#### Exercise prompt
Every line below must be reproduced exactly. Copy them all.

============

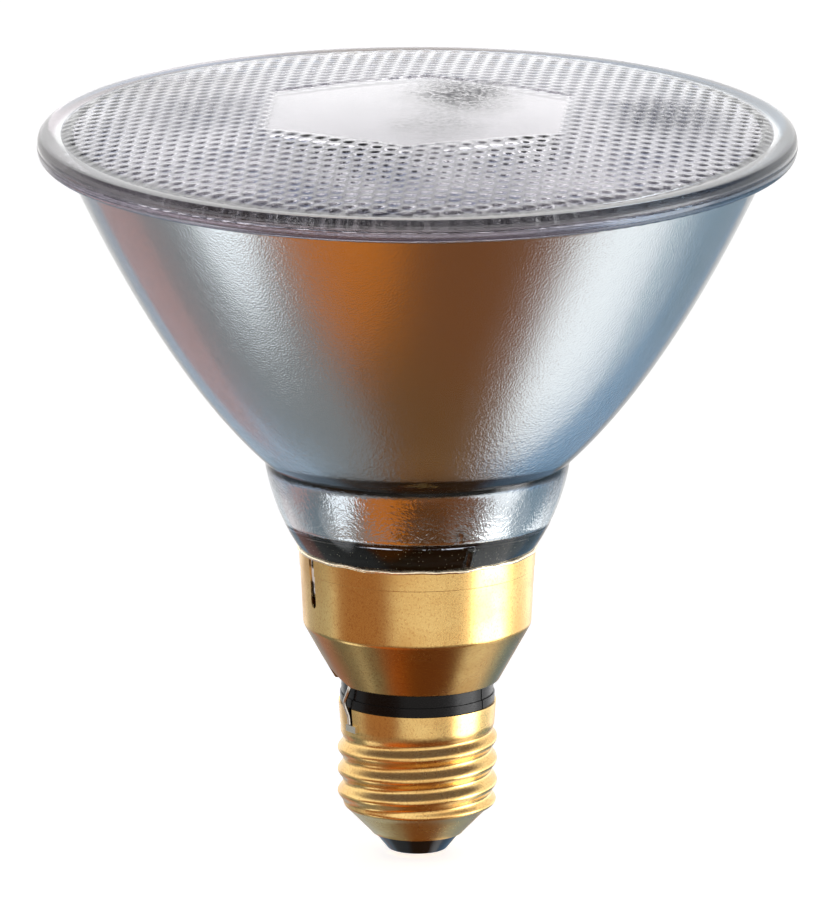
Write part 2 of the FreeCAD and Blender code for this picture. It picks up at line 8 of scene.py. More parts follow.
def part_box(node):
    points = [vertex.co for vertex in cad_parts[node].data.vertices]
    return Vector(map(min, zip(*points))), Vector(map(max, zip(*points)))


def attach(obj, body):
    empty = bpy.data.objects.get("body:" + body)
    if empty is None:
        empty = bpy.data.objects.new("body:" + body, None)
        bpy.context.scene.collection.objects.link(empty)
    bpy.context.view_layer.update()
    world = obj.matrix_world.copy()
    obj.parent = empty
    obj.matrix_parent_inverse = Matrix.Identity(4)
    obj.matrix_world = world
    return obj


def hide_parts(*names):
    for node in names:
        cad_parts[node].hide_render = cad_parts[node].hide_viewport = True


# Reflector spotlight bulb: the finish of each piece, from the contact end of its cap up to the lens.
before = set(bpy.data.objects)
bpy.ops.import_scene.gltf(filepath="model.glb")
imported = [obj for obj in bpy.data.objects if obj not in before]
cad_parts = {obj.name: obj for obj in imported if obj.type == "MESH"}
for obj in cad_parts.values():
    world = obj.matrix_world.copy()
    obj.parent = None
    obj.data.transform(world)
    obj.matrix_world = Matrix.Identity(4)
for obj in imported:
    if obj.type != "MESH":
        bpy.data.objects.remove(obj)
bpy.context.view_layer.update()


# Camera
# It stands far off, as a studio camera with a long lens does, and looks down on the bulb a little.
# The frame is 837 pixels wide and 900 high, with 6.13 pixels to a millimetre at the bulb's axis.
MM = 0.001
camera_distance = 6.0
camera_height_angle = math.radians(13.95)
camera_aim = Vector((0.19, 0, 67.7)) * MM
camera_reach = 100.0
frame_height = 900 / 6.13 * MM
film_size = 36.0

camera = bpy.data.objects.new("camera", bpy.data.cameras.new("camera"))
bpy.context.scene.collection.objects.link(camera)
towards_camera = Vector((0, -math.cos(camera_height_angle), math.sin(camera_height_angle)))
camera.location = camera_aim + towards_camera * camera_distance
camera.rotation_euler = towards_camera.to_track_quat("Z", "Y").to_euler()
camera.data.sensor_width = film_size
camera.data.lens = film_size * camera_distance / frame_height
camera.data.clip_end = camera_reach
bpy.context.scene.camera = camera
bpy.context.scene.view_settings.view_transform = "Standard"


# Studio light
# A white tent of light stands round the bulb, open to a grey ceiling, over a warm table top. Soft cards hang
# in it, each an ellipse as seen from the bulb. A card's direction is in degrees from the camera towards +X,
# and in degrees above level, and later cards stand in front of earlier ones.
tent_colour = "#FBFAF9"
tent_brightness = 1.3
overhead_colour = "#6A6672"
table_colour = "#8E8A86"
# The tent fades into the table and into the ceiling between these heights, as the sines of their angles.
table_fade = (-0.5, -0.2)
overhead_fade = (0.36, 0.62)
cards = [
    # turn, height, half width, half height, softness, colour, brightness
    (0, -90, 26, 26, 0.8, "#75502F", 1.0),
    (30, -60, 26, 12, 0.7, "#7A4A2A", 1.05),
    (-38, -55, 16, 12, 0.5, "#C06C26", 1.2),
    (6, -43, 20, 8, 0.4, "#5E3B1E", 1.0),
    (-108, -54, 17, 19, 0.6, "#8A8D8E", 1.0),
    (-160, -42, 12, 14, 0.6, "#B4CCE0", 1.0),
    (-88, -45, 8, 8, 0.6, "#F8FBFF", 1.6),
    (108, -48, 15, 15, 0.6, "#FBFDFF", 1.25),
    (152, -40, 10, 15, 0.7, "#8FB2D2", 1.0),
    (-120, -14, 20, 12, 0.6, "#BDC0C2", 1.0),
    (4, -14, 24, 14, 0.8, "#F4F0EA", 1.0),
    (-58, -14, 24, 15, 0.6, "#A27959", 1.0),
    (122, -14, 26, 12, 0.5, "#FFFFFF", 1.8),
    (80, -13, 14, 14, 0.8, "#FFFFFF", 6.0),
    (-141, -33, 8, 7, 0.8, "#C29A94", 1.1),
    (127, -35, 7, 7, 0.8, "#C4D2DC", 1.05),
    (-117, -29, 10, 7, 0.6, "#7F8C94", 1.0),
    (130, -27, 20, 7, 0.6, "#8CA2B0", 1.0),
    (180, 16, 14, 14, 0.6, "#FFFFFF", 1.75),
]


def linear(colour):
    """An sRGB hex colour as the linear colour that a shader takes."""
    channels = [int(colour[start:start + 2], 16) / 255 for start in (1, 3, 5)]
    return [c / 12.92 if c <= 0.04045 else ((c + 0.055) / 1.055) ** 2.4 for c in channels] + [1]


def lit(colour, brightness):
    """A linear colour made brighter, as a lamp or a lit card has it."""
    return [channel * brightness for channel in linear(colour)[:3]] + [1]


def add(tree, kind, settings=None, inputs=None):
    """Adds a shader node, with its settings and with its inputs set or linked. Returns its first output."""
    made = tree.nodes.new("ShaderNode" + kind)
    for name, value in (settings or {}).items():
        setattr(made, name, value)
    for name, value in (inputs or {}).items():
        if isinstance(value, bpy.types.NodeSocket):
            tree.links.new(value, made.inputs[name])
        else:
            made.inputs[name].default_value = value
    return next(output for output in made.outputs if output.enabled)


def card_place(turn, height):
    """The direction of a card's middle, and how the card is turned to face the bulb."""
    turn, height = math.radians(turn), math.radians(height)
    middle = Vector((math.sin(turn) * math.cos(height), -math.cos(turn) * math.cos(height), math.sin(height)))
    level = Vector((math.cos(turn), math.sin(turn), 0))
    return middle, Matrix((level, middle.cross(level), middle)).transposed().to_euler()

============

#### Answer for this exercise
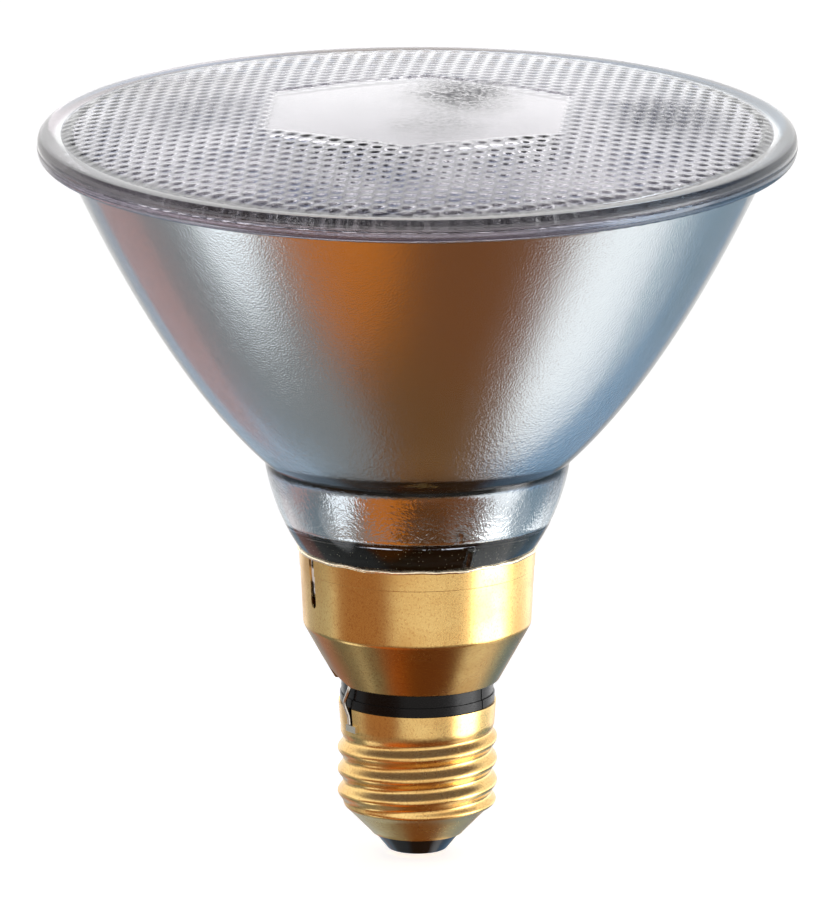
Write part 2 of the FreeCAD and Blender code for this picture. It picks up at line 8 of scene.py. More parts follow.
def part_box(node):
    points = [vertex.co for vertex in cad_parts[node].data.vertices]
    return Vector(map(min, zip(*points))), Vector(map(max, zip(*points)))


def attach(obj, body):
    empty = bpy.data.objects.get("body:" + body)
    if empty is None:
        empty = bpy.data.objects.new("body:" + body, None)
        bpy.context.scene.collection.objects.link(empty)
    bpy.context.view_layer.update()
    world = obj.matrix_world.copy()
    obj.parent = empty
    obj.matrix_parent_inverse = Matrix.Identity(4)
    obj.matrix_world = world
    return obj


def hide_parts(*names):
    for node in names:
        cad_parts[node].hide_render = cad_parts[node].hide_viewport = True


# Reflector spotlight bulb: the finish of each piece, from the contact end of its cap up to the lens.
before = set(bpy.data.objects)
bpy.ops.import_scene.gltf(filepath="model.glb")
imported = [obj for obj in bpy.data.objects if obj not in before]
cad_parts = {obj.name: obj for obj in imported if obj.type == "MESH"}
for obj in cad_parts.values():
    world = obj.matrix_world.copy()
    obj.parent = None
    obj.data.transform(world)
    obj.matrix_world = Matrix.Identity(4)
for obj in imported:
    if obj.type != "MESH":
        bpy.data.objects.remove(obj)
bpy.context.view_layer.update()


# Camera
# It stands far off, as a studio camera with a long lens does, and looks down on the bulb a little.
# The frame is 837 pixels wide and 900 high, with 6.13 pixels to a millimetre at the bulb's axis.
MM = 0.001
camera_distance = 6.0
camera_height_angle = math.radians(13.95)
camera_aim = Vector((0.19, 0, 67.7)) * MM
camera_reach = 100.0
frame_height = 900 / 6.13 * MM
film_size = 36.0

camera = bpy.data.objects.new("camera", bpy.data.cameras.new("camera"))
bpy.context.scene.collection.objects.link(camera)
towards_camera = Vector((0, -math.cos(camera_height_angle), math.sin(camera_height_angle)))
camera.location = camera_aim + towards_camera * camera_distance
camera.rotation_euler = towards_camera.to_track_quat("Z", "Y").to_euler()
camera.data.sensor_width = film_size
camera.data.lens = film_size * camera_distance / frame_height
camera.data.clip_end = camera_reach
bpy.context.scene.camera = camera
bpy.context.scene.view_settings.view_transform = "Standard"


# Studio light
# A white tent of light stands round the bulb, open to a grey ceiling, over a warm table top. Soft cards hang
# in it, each an ellipse as seen from the bulb. A card's direction is in degrees from the camera towards +X,
# and in degrees above level, and later cards stand in front of earlier ones.
tent_colour = "#FBFAF9"
tent_brightness = 1.3
overhead_colour = "#6A6672"
table_colour = "#8E8A86"
# The tent fades into the table and into the ceiling between these heights, as the sines of their angles.
table_fade = (-0.5, -0.2)
overhead_fade = (0.36, 0.62)
cards = [
    # turn, height, half width, half height, softness, colour, brightness
    (0, -90, 26, 26, 0.8, "#75502F", 1.0),
    (30, -60, 26, 12, 0.7, "#7A4A2A", 1.05),
    (-38, -55, 16, 12, 0.5, "#C06C26", 1.2),
    (6, -43, 20, 8, 0.4, "#5E3B1E", 1.0),
    (-108, -54, 17, 19, 0.6, "#8A8D8E", 1.0),
    (-160, -42, 12, 14, 0.6, "#B4CCE0", 1.0),
    (-88, -45, 8, 8, 0.6, "#F8FBFF", 1.6),
    (108, -48, 15, 15, 0.6, "#FBFDFF", 1.25),
    (152, -40, 10, 15, 0.7, "#8FB2D2", 1.0),
    (-120, -14, 20, 12, 0.6, "#BDC0C2", 1.0),
    (4, -14, 24, 14, 0.8, "#F4F0EA", 1.0),
    (-58, -14, 24, 15, 0.6, "#A27959", 1.0),
    (122, -14, 26, 12, 0.5, "#FFFFFF", 1.8),
    (80, -13, 14, 14, 0.8, "#FFFFFF", 6.0),
    (-141, -33, 8, 7, 0.8, "#C29A94", 1.1),
    (127, -35, 7, 7, 0.8, "#C4D2DC", 1.05),
    (-117, -29, 10, 7, 0.6, "#7F8C94", 1.0),
    (130, -27, 20, 7, 0.6, "#8CA2B0", 1.0),
    (180, 16, 14, 14, 0.6, "#FFFFFF", 1.75),
]


def linear(colour):
    """An sRGB hex colour as the linear colour that a shader takes."""
    channels = [int(colour[start:start + 2], 16) / 255 for start in (1, 3, 5)]
    return [c / 12.92 if c <= 0.04045 else ((c + 0.055) / 1.055) ** 2.4 for c in channels] + [1]


def lit(colour, brightness):
    """A linear colour made brighter, as a lamp or a lit card has it."""
    return [channel * brightness for channel in linear(colour)[:3]] + [1]


def add(tree, kind, settings=None, inputs=None):
    """Adds a shader node, with its settings and with its inputs set or linked. Returns its first output."""
    made = tree.nodes.new("ShaderNode" + kind)
    for name, value in (settings or {}).items():
        setattr(made, name, value)
    for name, value in (inputs or {}).items():
        if isinstance(value, bpy.types.NodeSocket):
            tree.links.new(value, made.inputs[name])
        else:
            made.inputs[name].default_value = value
    return next(output for output in made.outputs if output.enabled)


def card_place(turn, height):
    """The direction of a card's middle, and how the card is turned to face the bulb."""
    turn, height = math.radians(turn), math.radians(height)
    middle = Vector((math.sin(turn) * math.cos(height), -math.cos(turn) * math.cos(height), math.sin(height)))
    level = Vector((math.cos(turn), math.sin(turn), 0))
    return middle, Matrix((level, middle.cross(level), middle)).transposed().to_euler()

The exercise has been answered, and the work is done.